• Entries:
_____

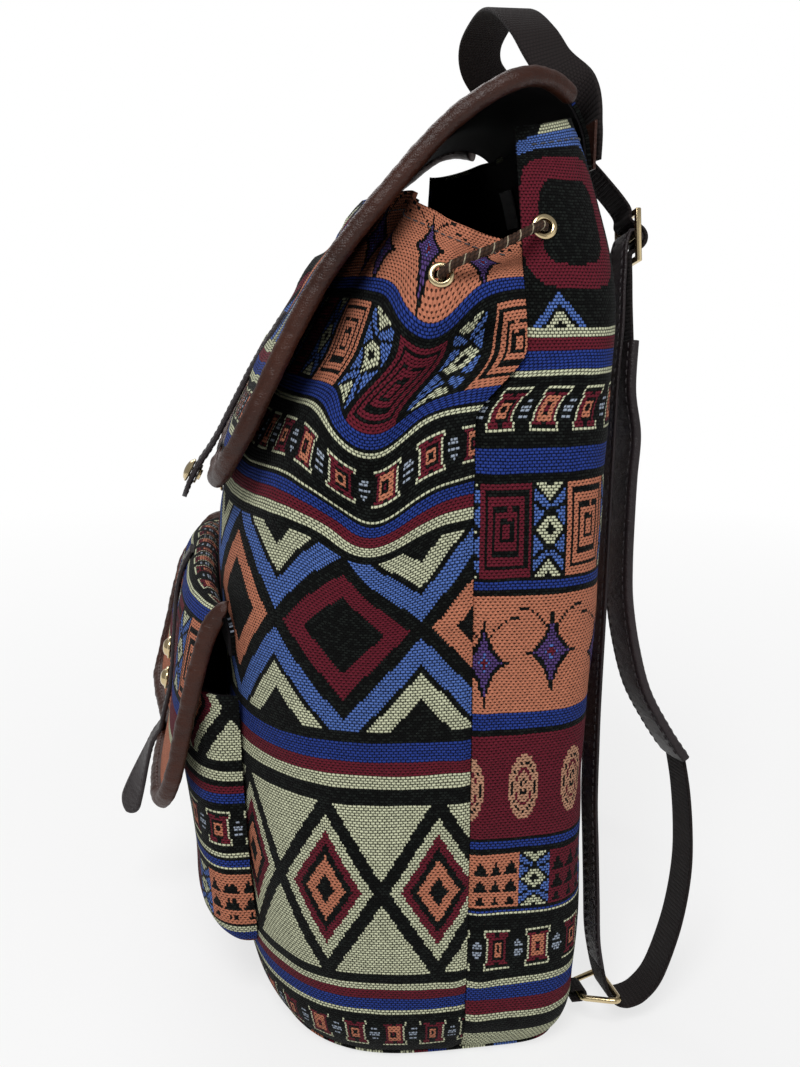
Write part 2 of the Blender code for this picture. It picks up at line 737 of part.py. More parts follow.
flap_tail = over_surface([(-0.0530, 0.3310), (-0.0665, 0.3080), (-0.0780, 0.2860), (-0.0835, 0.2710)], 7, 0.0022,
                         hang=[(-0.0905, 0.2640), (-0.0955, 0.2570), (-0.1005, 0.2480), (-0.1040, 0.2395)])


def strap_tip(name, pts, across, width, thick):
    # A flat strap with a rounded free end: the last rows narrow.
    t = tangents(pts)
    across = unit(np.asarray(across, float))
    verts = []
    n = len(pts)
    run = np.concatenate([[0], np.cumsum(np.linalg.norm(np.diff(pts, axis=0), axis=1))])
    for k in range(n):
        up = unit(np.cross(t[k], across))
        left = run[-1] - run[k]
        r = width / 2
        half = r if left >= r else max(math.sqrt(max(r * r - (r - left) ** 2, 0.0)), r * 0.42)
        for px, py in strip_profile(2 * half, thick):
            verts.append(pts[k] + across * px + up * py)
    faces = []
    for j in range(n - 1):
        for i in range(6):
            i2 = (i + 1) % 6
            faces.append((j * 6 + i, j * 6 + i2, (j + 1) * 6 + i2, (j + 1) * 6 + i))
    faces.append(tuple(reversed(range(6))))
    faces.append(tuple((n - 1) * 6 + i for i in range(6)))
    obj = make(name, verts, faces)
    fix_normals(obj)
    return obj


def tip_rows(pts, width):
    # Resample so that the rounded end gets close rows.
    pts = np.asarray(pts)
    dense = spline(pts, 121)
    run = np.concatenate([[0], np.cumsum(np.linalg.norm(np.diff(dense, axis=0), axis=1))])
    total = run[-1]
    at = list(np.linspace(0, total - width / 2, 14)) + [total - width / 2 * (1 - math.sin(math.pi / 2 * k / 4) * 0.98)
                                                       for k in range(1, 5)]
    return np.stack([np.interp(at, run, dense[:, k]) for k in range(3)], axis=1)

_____

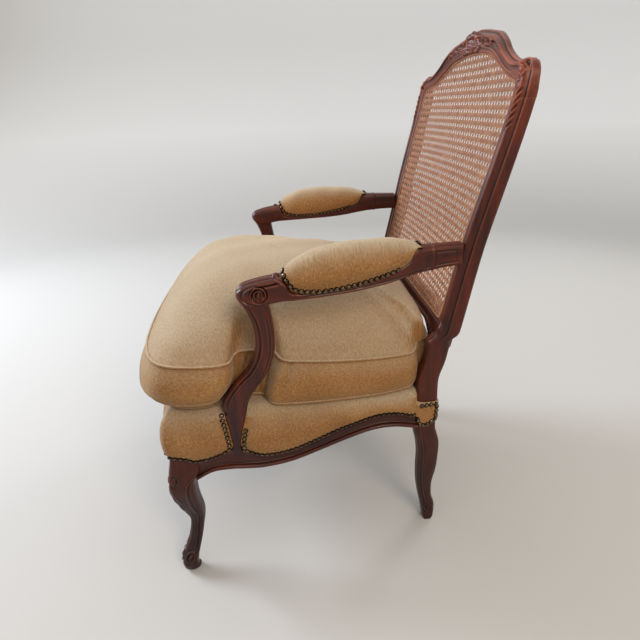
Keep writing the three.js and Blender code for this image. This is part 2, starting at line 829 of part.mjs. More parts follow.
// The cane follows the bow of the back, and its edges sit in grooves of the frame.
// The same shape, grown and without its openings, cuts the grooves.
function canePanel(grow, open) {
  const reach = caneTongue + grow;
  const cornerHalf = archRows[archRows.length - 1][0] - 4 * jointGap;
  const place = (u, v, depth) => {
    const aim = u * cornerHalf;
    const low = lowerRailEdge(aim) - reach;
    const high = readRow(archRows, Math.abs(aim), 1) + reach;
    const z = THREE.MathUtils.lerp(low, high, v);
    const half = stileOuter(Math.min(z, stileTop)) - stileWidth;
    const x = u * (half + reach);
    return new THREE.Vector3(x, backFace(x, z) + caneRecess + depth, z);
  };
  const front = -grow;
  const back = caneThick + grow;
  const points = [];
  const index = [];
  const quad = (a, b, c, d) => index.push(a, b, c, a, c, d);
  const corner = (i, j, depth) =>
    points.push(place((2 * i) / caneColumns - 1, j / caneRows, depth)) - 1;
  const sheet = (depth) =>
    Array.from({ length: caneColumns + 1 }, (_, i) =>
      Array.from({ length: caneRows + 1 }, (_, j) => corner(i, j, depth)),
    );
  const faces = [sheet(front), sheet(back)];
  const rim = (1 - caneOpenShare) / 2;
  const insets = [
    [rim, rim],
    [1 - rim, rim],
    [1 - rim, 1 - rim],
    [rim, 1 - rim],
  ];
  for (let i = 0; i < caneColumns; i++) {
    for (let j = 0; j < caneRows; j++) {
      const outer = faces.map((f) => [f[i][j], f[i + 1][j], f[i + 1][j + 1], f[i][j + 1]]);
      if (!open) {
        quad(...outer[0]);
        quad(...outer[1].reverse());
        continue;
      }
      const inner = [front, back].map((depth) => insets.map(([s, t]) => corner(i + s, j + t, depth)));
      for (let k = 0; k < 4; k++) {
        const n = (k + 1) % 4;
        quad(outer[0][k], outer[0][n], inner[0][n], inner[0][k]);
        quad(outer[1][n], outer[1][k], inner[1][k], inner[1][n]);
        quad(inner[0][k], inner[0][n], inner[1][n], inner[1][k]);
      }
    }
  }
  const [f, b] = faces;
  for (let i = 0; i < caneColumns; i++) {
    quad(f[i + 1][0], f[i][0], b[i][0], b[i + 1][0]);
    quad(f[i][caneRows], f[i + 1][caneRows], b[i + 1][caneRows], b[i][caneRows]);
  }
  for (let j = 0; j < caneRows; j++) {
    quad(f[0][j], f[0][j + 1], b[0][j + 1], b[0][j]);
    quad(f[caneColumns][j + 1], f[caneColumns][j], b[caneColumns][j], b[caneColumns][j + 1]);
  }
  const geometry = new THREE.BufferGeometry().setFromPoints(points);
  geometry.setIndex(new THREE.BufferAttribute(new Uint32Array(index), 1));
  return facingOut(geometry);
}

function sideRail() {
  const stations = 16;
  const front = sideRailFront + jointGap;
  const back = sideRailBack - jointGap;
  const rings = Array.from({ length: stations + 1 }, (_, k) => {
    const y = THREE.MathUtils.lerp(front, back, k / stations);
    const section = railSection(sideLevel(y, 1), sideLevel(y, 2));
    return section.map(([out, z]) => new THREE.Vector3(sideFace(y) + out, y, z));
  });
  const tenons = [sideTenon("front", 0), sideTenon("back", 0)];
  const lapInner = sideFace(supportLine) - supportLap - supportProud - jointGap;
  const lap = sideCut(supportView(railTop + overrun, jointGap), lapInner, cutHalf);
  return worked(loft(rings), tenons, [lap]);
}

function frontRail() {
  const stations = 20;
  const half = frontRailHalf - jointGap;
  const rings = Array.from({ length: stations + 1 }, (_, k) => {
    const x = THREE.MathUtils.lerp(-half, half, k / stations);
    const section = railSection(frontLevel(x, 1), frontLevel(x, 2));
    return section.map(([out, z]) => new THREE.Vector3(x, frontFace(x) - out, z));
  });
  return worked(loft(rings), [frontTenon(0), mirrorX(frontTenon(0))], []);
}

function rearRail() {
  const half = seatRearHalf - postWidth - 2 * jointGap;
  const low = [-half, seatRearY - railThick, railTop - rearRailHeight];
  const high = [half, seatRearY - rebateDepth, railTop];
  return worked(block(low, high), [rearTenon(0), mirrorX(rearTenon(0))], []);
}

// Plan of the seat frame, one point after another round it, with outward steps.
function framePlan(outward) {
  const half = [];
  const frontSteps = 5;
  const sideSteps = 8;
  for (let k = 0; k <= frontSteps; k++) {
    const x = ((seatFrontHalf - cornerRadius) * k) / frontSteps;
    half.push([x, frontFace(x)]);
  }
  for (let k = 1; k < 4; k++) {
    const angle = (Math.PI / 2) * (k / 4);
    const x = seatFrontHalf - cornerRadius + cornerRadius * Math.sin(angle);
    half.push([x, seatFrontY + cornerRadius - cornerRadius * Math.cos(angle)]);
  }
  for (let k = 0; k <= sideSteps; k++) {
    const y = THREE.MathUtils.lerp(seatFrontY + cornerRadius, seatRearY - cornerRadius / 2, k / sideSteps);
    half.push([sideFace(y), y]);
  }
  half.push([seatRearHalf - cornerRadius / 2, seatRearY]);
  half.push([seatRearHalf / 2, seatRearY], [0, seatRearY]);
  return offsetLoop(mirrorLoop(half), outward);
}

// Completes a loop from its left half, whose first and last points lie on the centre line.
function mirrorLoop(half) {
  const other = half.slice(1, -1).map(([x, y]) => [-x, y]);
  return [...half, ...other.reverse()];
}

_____

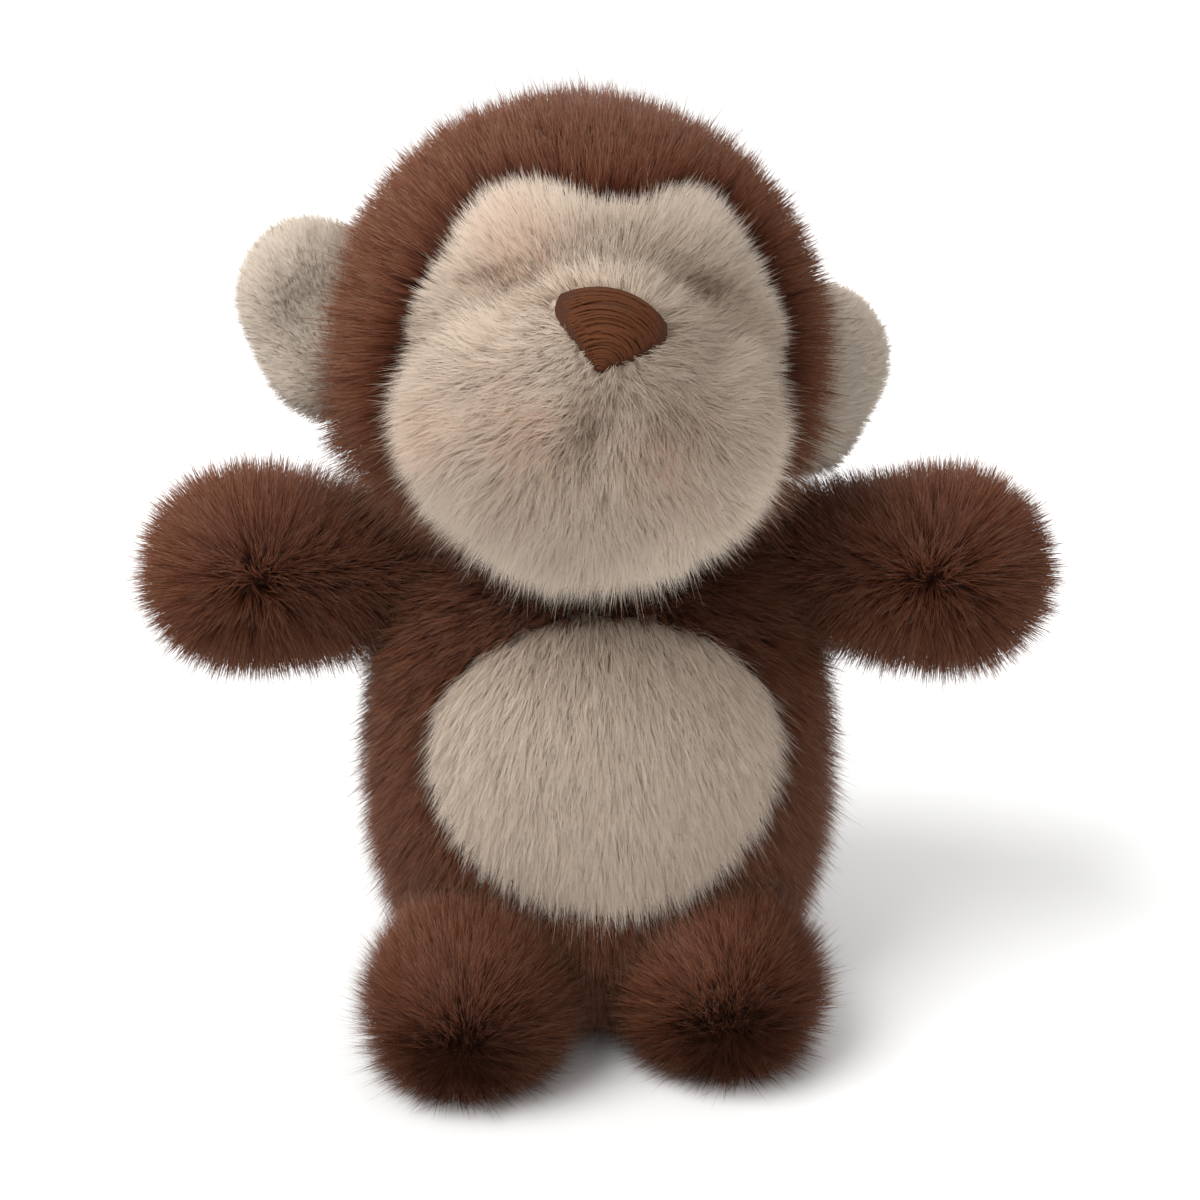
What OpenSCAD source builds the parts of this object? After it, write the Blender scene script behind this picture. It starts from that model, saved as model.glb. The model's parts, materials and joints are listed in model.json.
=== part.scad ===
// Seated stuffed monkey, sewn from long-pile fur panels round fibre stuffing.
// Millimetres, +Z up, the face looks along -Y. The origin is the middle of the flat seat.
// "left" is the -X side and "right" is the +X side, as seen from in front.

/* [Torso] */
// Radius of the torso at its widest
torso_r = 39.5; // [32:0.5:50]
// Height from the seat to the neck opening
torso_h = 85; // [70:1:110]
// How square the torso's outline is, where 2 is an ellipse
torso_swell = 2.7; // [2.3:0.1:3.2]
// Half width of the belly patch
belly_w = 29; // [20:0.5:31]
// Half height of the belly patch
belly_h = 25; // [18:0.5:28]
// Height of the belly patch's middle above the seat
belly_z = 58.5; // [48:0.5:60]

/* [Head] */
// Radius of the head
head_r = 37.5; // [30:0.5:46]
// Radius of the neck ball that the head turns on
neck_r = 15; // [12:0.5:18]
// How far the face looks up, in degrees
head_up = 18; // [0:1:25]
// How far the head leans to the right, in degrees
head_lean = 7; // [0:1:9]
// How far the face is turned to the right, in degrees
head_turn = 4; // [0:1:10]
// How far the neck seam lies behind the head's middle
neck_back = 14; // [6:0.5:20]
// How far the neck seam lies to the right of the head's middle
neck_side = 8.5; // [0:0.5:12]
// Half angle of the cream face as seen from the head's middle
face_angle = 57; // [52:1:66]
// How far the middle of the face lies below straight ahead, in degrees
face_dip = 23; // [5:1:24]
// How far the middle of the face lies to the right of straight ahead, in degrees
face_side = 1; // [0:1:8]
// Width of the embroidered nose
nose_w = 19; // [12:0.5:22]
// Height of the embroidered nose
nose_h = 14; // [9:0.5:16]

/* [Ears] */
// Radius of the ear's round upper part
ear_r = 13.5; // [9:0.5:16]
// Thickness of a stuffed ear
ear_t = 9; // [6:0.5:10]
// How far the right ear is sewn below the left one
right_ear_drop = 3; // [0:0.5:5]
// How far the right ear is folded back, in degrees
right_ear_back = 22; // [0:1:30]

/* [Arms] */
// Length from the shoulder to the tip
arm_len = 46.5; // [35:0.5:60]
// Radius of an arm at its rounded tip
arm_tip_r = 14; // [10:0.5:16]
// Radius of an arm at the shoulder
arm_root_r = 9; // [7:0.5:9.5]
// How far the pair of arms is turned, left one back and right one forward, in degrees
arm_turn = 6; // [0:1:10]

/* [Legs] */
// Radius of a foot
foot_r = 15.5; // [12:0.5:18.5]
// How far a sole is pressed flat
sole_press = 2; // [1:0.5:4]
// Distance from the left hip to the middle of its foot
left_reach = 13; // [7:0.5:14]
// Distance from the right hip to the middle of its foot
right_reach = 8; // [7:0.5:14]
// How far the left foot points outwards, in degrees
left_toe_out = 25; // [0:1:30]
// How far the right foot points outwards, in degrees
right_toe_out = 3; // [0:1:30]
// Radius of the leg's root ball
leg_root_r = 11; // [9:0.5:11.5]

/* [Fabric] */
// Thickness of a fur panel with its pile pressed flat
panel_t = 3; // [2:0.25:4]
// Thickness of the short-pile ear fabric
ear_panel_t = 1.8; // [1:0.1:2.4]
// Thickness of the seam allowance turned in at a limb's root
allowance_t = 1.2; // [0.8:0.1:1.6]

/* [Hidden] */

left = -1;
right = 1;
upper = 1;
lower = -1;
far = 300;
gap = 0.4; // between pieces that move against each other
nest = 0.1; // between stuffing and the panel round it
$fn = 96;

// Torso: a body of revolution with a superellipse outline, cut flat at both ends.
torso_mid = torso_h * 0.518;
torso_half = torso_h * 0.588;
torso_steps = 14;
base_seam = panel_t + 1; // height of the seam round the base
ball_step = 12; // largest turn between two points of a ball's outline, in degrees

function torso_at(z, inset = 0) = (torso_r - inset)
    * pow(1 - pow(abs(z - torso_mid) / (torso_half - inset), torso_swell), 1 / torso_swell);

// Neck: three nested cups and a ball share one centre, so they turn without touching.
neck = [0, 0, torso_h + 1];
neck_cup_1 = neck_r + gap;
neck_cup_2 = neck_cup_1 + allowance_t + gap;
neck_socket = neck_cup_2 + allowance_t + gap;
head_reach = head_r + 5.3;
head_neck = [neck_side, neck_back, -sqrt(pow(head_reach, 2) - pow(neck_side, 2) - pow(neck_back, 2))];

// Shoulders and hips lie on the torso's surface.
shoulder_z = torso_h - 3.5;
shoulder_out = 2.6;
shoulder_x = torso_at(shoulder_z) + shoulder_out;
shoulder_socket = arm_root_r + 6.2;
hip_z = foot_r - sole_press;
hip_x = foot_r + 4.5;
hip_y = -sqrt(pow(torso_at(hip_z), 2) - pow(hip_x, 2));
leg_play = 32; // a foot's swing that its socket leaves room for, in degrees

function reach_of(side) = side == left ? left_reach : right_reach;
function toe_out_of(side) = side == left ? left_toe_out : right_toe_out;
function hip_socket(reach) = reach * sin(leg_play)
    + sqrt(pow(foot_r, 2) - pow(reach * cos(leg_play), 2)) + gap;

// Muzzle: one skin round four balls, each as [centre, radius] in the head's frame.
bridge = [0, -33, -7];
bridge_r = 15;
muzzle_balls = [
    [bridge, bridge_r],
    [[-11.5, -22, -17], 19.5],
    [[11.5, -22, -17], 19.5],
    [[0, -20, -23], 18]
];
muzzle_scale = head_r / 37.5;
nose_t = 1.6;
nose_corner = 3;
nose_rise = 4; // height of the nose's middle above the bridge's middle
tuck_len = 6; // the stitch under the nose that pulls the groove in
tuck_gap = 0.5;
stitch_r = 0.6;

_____

• Exercise brief:
Which lines above run from the one containing "Write part 2" down to the one containing "return np.stack([np.interp(at, run, dense[:, k])"? Repeat exactly those, both ends included, and nothing else.

• Problem solution:
Write part 2 of the Blender code for this picture. It picks up at line 737 of part.py. More parts follow.
flap_tail = over_surface([(-0.0530, 0.3310), (-0.0665, 0.3080), (-0.0780, 0.2860), (-0.0835, 0.2710)], 7, 0.0022,
                         hang=[(-0.0905, 0.2640), (-0.0955, 0.2570), (-0.1005, 0.2480), (-0.1040, 0.2395)])


def strap_tip(name, pts, across, width, thick):
    # A flat strap with a rounded free end: the last rows narrow.
    t = tangents(pts)
    across = unit(np.asarray(across, float))
    verts = []
    n = len(pts)
    run = np.concatenate([[0], np.cumsum(np.linalg.norm(np.diff(pts, axis=0), axis=1))])
    for k in range(n):
        up = unit(np.cross(t[k], across))
        left = run[-1] - run[k]
        r = width / 2
        half = r if left >= r else max(math.sqrt(max(r * r - (r - left) ** 2, 0.0)), r * 0.42)
        for px, py in strip_profile(2 * half, thick):
            verts.append(pts[k] + across * px + up * py)
    faces = []
    for j in range(n - 1):
        for i in range(6):
            i2 = (i + 1) % 6
            faces.append((j * 6 + i, j * 6 + i2, (j + 1) * 6 + i2, (j + 1) * 6 + i))
    faces.append(tuple(reversed(range(6))))
    faces.append(tuple((n - 1) * 6 + i for i in range(6)))
    obj = make(name, verts, faces)
    fix_normals(obj)
    return obj


def tip_rows(pts, width):
    # Resample so that the rounded end gets close rows.
    pts = np.asarray(pts)
    dense = spline(pts, 121)
    run = np.concatenate([[0], np.cumsum(np.linalg.norm(np.diff(dense, axis=0), axis=1))])
    total = run[-1]
    at = list(np.linspace(0, total - width / 2, 14)) + [total - width / 2 * (1 - math.sin(math.pi / 2 * k / 4) * 0.98)
                                                       for k in range(1, 5)]
    return np.stack([np.interp(at, run, dense[:, k]) for k in range(3)], axis=1)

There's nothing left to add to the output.